If the Gaiman adaptation is so terrible, why does he say about Stardust, "I think you'll be extremely pleasantly surprised. I think it's a lovely movie, and that it's a movie, not a book, and those places where they changed things to make it work as a movie, work just fine. And I think that it's nothing at all like the trailer."
Ah well, at least that's what I'll be seeing this weekend.
"And I think that it's nothing at all like the trailer."
Well, that'll be the key. Because the trailer really looks awful. The rest could easily be the sort of gritted teeth salesmanship routinely engaged in at press time for a movie, but that last sentence gives me hope.

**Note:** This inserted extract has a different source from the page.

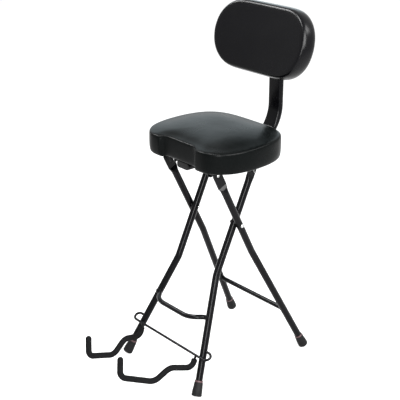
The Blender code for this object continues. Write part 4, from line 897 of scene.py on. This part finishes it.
def lobe(y, z, start, end, steps):
    """Points of a round lobe about a pin, between two angles in degrees."""
    turns = [math.radians(start + (end - start) * step / steps) for step in range(steps + 1)]
    return [(y + CHANNEL_LOBE * math.cos(turn), z + CHANNEL_LOBE * math.sin(turn)) for turn in turns]


def cut(obj, cutter):
    """Take a cutter's volume out of a piece."""
    difference = obj.modifiers.new("Cut", "BOOLEAN")
    difference.operation = "DIFFERENCE"
    difference.solver = "EXACT"
    difference.object = cutter
    bpy.context.view_layer.objects.active = obj
    bpy.ops.object.modifier_apply(modifier=difference.name)
    bpy.data.objects.remove(cutter)


def block(low, high):
    """A plain cutter between two corners."""
    x_low, y_low, z_low = low
    x_high, y_high, z_high = high
    around = ((x_low, y_low), (x_high, y_low), (x_high, y_high), (x_low, y_high))
    return slab("cutter", [Vector((x, y, z_low)) for x, y in around], Vector((0, 0, z_high - z_low)))


def at_pin(node, side, pin):
    """Where a pin across the stool meets the end of a CAD node that looks to one side."""
    return Vector((end_of(node, side).x, pin.y, pin.z))


def up_bolt(name, node, shank, head, height):
    """A domed bolt driven up from below, as long as a CAD node."""
    low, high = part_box(node)
    place = Vector(((low.x + high.x) / 2, (low.y + high.y) / 2, low.z + height))
    return domed_bolt(name, place, (0, 0, -1), shank, high.z - place.z, head, height)


channel_side = [(channel_rear, channel_top), (channel_front, channel_top)]
channel_side += lobe(seat_hinge.y, seat_hinge.z, 190, 285, 12)
channel_side += [(seat_hinge.y + LOBE_RUN, channel_bottom), (latch_pivot.y - LOBE_RUN, channel_bottom)]
channel_side += lobe(latch_pivot.y, latch_pivot.z, 215, 360, 16)
channel_side += [(channel_rear, channel_inner_bottom)]
cut_front = channel_front - CUT_PAST
cut_rear = channel_rear + CUT_PAST
for side, hand in sides:
    node = "seat_channel_" + hand
    low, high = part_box(node)
    outline = [Vector((low.x, y, z)) for y, z in channel_side]
    channel = slab("side_channel_" + hand, outline, Vector((high.x - low.x, 0, 0)))
    # the hollow between the flanges, then the lower edge of the inner flange, then the two eyes
    cut(channel, block((low.x + CHANNEL_WALL, cut_front, CUT_LOW),
                       (high.x - CHANNEL_WALL, cut_rear, channel_top - CHANNEL_WALL)))
    centre = (low.x + high.x) / 2
    near, far = sorted((centre, centre - side * CUT_PAST))
    cut(channel, block((near, cut_front, CUT_LOW), (far, cut_rear, channel_inner_bottom)))
    for pin in (seat_hinge, latch_pivot):
        eye = turned("eye", [(M6_CLEAR / 2, -0.01), (M6_CLEAR / 2, 0.01)], 32)
        cut(channel, stand(eye, at_pin(node, side, pin), (1, 0, 0)))
    eased(channel, 0.0006)
    dress(channel, powder_coat, "seat", "black_enamel", node)
    for place in ("front_", "rear_"):
        node = "channel_screw_" + place + hand
        screw = up_bolt("board_screw_" + place + hand, node, *CHANNEL_SCREW)
        dress(screw, zinc_plate, "seat", "zinc_steel", node)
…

I'll also add a(nother) plug for Stardust. In (more) words of Mr. Gaiman:
"If you're in two minds about Stardust, about whether or not to see it or even when to see it, please go and see it this weekend. Friday night if you can. Take friends. If necessary, take them at gunpoint. They will love the movie so much they will forgive you afterwards. And if they don't forgive you, you can dispose of them quietly -- you're the one with the gun, after all -- and you will have a wonderful time for the rest of your life with the new friends you made at the Stardust screening."
I'll be on a cross-country train on Friday or else I'd definitely drag my friends to the nearest cinema.
I hated the stardust trailer, but I went to a stardust screening last week anyway. Trust me, it's waaaaaay better than the trailer.
Another Stardust plug- it was adorable. Yeah, maybe not a summer blockbuster. But I came away feeling it was very Gaiman, and very sweet, and in no way a travesty.
What more do you want out of what is essentially a children's story?
"Van Gogh was set to direct this English language remake of his own film, much as Takashi Shimizu did with the Japanese and American versions of The Grudge, but was violently murdered by a religious extremist who was offended by a documentary van Gogh had made for Dutch television."
Is DCist afraid of a fatwah if they mention that Van Gogh was killed by a Muslim?
In the case of any violent crusading religious extremist, whether Muslim, Christian, or pick your religion, their defining characteristics are in most cases a subversion of what that faith is about. Islam is far too stigmatized already as a violent religion, and I didn't feel like piling on. I think there are constructive ways to criticise religions, and being lazy about how we describe the actions of people who aren't necessarily representative samples isn't one of them.
Van Gogh presented a lot of valid criticism about the treatment of women in Muslim societies. But he was also fond of publicly calling all Muslims "goatfuckers". How much of his message was lost in his confrontational stance, and how many progressive and liberal Muslims (who probably agree with him on most points) did he lose because of his tendency towards blanket statements? His obsession with the evil of religion in general, and Islam in particular, gave him some pretty severe blinders to subtlety and nuance, and if anything can be learned from his death, it's that no one is well served by that sort of simplistic reasoning.
Make no mistake, I was saddened to hear of his death, and the guy who did it was a sick fuck. But I had issues with van Gogh's eagerness to characterize an entire faith based on the actions of its worst members, and I prefer to conduct myself differently, which is why I highlighted "religious extremist" rather than "Muslim".